▶ Supplied data
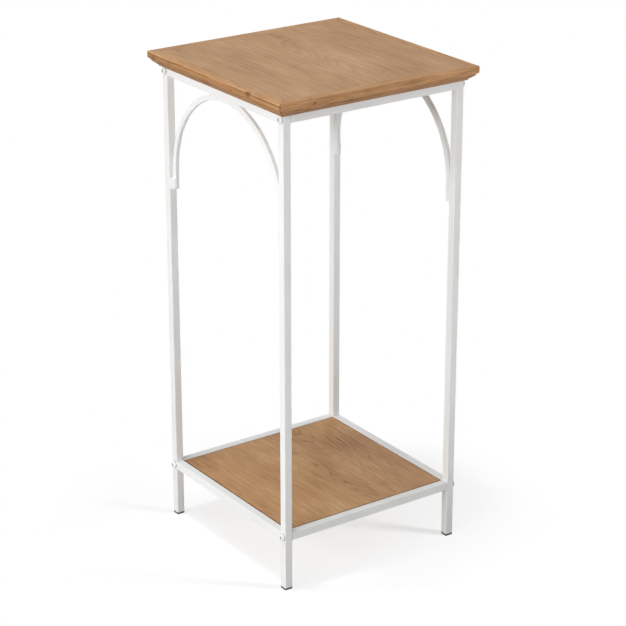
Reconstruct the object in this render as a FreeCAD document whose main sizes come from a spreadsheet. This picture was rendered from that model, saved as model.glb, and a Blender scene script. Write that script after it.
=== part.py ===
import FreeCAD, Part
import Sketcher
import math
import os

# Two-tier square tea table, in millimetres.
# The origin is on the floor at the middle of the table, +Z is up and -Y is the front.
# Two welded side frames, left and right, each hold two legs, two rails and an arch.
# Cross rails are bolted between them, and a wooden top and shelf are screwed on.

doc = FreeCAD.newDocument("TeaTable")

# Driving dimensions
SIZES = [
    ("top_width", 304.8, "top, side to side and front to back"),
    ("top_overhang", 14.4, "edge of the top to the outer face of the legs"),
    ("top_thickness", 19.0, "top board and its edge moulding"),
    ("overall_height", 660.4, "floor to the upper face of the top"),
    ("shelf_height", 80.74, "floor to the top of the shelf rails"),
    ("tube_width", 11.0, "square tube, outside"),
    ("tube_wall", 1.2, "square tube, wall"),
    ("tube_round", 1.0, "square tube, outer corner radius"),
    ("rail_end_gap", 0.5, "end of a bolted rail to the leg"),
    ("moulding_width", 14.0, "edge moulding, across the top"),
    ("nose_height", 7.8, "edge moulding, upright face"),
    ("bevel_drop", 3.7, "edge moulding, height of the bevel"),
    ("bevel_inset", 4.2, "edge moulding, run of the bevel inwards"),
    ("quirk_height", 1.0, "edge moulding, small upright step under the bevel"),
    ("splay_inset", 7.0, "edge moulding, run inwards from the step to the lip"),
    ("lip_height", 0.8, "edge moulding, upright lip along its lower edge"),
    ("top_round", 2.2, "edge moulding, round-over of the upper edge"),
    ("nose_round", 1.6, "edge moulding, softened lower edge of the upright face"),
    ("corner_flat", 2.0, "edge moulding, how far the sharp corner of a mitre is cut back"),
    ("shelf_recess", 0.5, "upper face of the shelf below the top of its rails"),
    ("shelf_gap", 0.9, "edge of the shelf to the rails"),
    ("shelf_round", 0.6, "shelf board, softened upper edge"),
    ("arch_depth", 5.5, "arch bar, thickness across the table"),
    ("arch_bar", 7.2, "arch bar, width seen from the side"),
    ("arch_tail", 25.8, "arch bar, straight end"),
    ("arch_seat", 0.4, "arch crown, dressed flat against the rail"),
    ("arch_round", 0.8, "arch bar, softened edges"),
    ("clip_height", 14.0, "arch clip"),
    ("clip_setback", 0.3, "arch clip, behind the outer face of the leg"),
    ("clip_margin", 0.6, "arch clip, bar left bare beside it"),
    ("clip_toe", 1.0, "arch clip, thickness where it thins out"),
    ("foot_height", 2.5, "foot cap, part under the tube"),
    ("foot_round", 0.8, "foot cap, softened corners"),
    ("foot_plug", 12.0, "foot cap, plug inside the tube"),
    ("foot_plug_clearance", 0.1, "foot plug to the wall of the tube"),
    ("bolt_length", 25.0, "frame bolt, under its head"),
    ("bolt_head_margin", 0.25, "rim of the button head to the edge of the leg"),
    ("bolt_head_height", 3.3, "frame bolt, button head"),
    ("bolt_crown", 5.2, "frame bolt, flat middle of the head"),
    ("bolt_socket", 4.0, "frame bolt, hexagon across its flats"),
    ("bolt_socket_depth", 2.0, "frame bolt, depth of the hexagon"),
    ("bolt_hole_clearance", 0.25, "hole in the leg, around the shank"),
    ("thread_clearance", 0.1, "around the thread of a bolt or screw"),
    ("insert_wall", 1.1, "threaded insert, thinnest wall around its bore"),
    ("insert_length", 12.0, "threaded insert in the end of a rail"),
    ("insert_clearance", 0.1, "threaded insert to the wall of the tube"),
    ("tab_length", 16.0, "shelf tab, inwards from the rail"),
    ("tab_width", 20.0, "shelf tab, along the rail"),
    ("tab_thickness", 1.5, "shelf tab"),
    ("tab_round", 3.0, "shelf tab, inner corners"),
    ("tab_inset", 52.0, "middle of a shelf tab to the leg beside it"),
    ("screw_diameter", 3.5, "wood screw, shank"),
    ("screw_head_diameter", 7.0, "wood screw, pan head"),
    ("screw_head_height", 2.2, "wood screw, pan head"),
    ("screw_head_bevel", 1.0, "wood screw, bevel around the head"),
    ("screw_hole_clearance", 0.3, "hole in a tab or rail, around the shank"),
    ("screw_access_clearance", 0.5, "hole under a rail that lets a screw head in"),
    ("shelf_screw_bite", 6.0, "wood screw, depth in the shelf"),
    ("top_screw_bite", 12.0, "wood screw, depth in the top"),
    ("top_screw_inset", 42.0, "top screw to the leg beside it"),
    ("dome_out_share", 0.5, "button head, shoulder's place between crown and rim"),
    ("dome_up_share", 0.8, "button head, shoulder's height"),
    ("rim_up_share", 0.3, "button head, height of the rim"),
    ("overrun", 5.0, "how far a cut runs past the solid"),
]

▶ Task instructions
Reproduce the whole listing word for word.

▶ Answer below
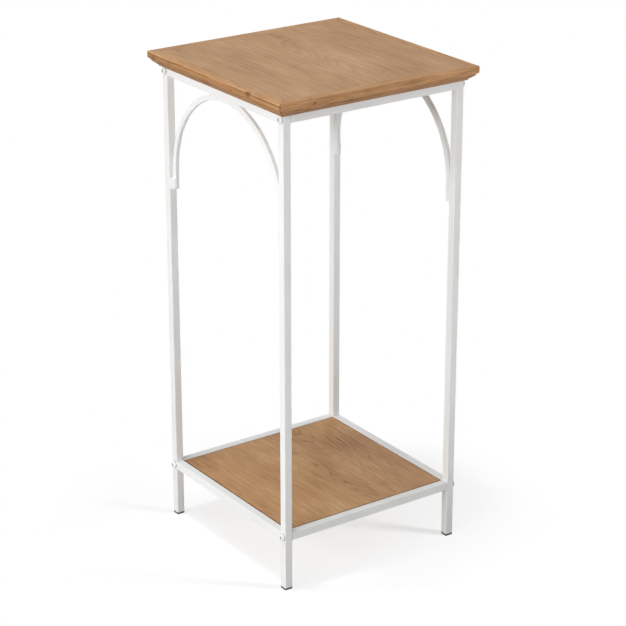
Reconstruct the object in this render as a FreeCAD document whose main sizes come from a spreadsheet. This picture was rendered from that model, saved as model.glb, and a Blender scene script. Write that script after it.
=== part.py ===
import FreeCAD, Part
import Sketcher
import math
import os

# Two-tier square tea table, in millimetres.
# The origin is on the floor at the middle of the table, +Z is up and -Y is the front.
# Two welded side frames, left and right, each hold two legs, two rails and an arch.
# Cross rails are bolted between them, and a wooden top and shelf are screwed on.

doc = FreeCAD.newDocument("TeaTable")

# Driving dimensions
SIZES = [
    ("top_width", 304.8, "top, side to side and front to back"),
    ("top_overhang", 14.4, "edge of the top to the outer face of the legs"),
    ("top_thickness", 19.0, "top board and its edge moulding"),
    ("overall_height", 660.4, "floor to the upper face of the top"),
    ("shelf_height", 80.74, "floor to the top of the shelf rails"),
    ("tube_width", 11.0, "square tube, outside"),
    ("tube_wall", 1.2, "square tube, wall"),
    ("tube_round", 1.0, "square tube, outer corner radius"),
    ("rail_end_gap", 0.5, "end of a bolted rail to the leg"),
    ("moulding_width", 14.0, "edge moulding, across the top"),
    ("nose_height", 7.8, "edge moulding, upright face"),
    ("bevel_drop", 3.7, "edge moulding, height of the bevel"),
    ("bevel_inset", 4.2, "edge moulding, run of the bevel inwards"),
    ("quirk_height", 1.0, "edge moulding, small upright step under the bevel"),
    ("splay_inset", 7.0, "edge moulding, run inwards from the step to the lip"),
    ("lip_height", 0.8, "edge moulding, upright lip along its lower edge"),
    ("top_round", 2.2, "edge moulding, round-over of the upper edge"),
    ("nose_round", 1.6, "edge moulding, softened lower edge of the upright face"),
    ("corner_flat", 2.0, "edge moulding, how far the sharp corner of a mitre is cut back"),
    ("shelf_recess", 0.5, "upper face of the shelf below the top of its rails"),
    ("shelf_gap", 0.9, "edge of the shelf to the rails"),
    ("shelf_round", 0.6, "shelf board, softened upper edge"),
    ("arch_depth", 5.5, "arch bar, thickness across the table"),
    ("arch_bar", 7.2, "arch bar, width seen from the side"),
    ("arch_tail", 25.8, "arch bar, straight end"),
    ("arch_seat", 0.4, "arch crown, dressed flat against the rail"),
    ("arch_round", 0.8, "arch bar, softened edges"),
    ("clip_height", 14.0, "arch clip"),
    ("clip_setback", 0.3, "arch clip, behind the outer face of the leg"),
    ("clip_margin", 0.6, "arch clip, bar left bare beside it"),
    ("clip_toe", 1.0, "arch clip, thickness where it thins out"),
    ("foot_height", 2.5, "foot cap, part under the tube"),
    ("foot_round", 0.8, "foot cap, softened corners"),
    ("foot_plug", 12.0, "foot cap, plug inside the tube"),
    ("foot_plug_clearance", 0.1, "foot plug to the wall of the tube"),
    ("bolt_length", 25.0, "frame bolt, under its head"),
    ("bolt_head_margin", 0.25, "rim of the button head to the edge of the leg"),
    ("bolt_head_height", 3.3, "frame bolt, button head"),
    ("bolt_crown", 5.2, "frame bolt, flat middle of the head"),
    ("bolt_socket", 4.0, "frame bolt, hexagon across its flats"),
    ("bolt_socket_depth", 2.0, "frame bolt, depth of the hexagon"),
    ("bolt_hole_clearance", 0.25, "hole in the leg, around the shank"),
    ("thread_clearance", 0.1, "around the thread of a bolt or screw"),
    ("insert_wall", 1.1, "threaded insert, thinnest wall around its bore"),
    ("insert_length", 12.0, "threaded insert in the end of a rail"),
    ("insert_clearance", 0.1, "threaded insert to the wall of the tube"),
    ("tab_length", 16.0, "shelf tab, inwards from the rail"),
    ("tab_width", 20.0, "shelf tab, along the rail"),
    ("tab_thickness", 1.5, "shelf tab"),
    ("tab_round", 3.0, "shelf tab, inner corners"),
    ("tab_inset", 52.0, "middle of a shelf tab to the leg beside it"),
    ("screw_diameter", 3.5, "wood screw, shank"),
    ("screw_head_diameter", 7.0, "wood screw, pan head"),
    ("screw_head_height", 2.2, "wood screw, pan head"),
    ("screw_head_bevel", 1.0, "wood screw, bevel around the head"),
    ("screw_hole_clearance", 0.3, "hole in a tab or rail, around the shank"),
    ("screw_access_clearance", 0.5, "hole under a rail that lets a screw head in"),
    ("shelf_screw_bite", 6.0, "wood screw, depth in the shelf"),
    ("top_screw_bite", 12.0, "wood screw, depth in the top"),
    ("top_screw_inset", 42.0, "top screw to the leg beside it"),
    ("dome_out_share", 0.5, "button head, shoulder's place between crown and rim"),
    ("dome_up_share", 0.8, "button head, shoulder's height"),
    ("rim_up_share", 0.3, "button head, height of the rim"),
    ("overrun", 5.0, "how far a cut runs past the solid"),
]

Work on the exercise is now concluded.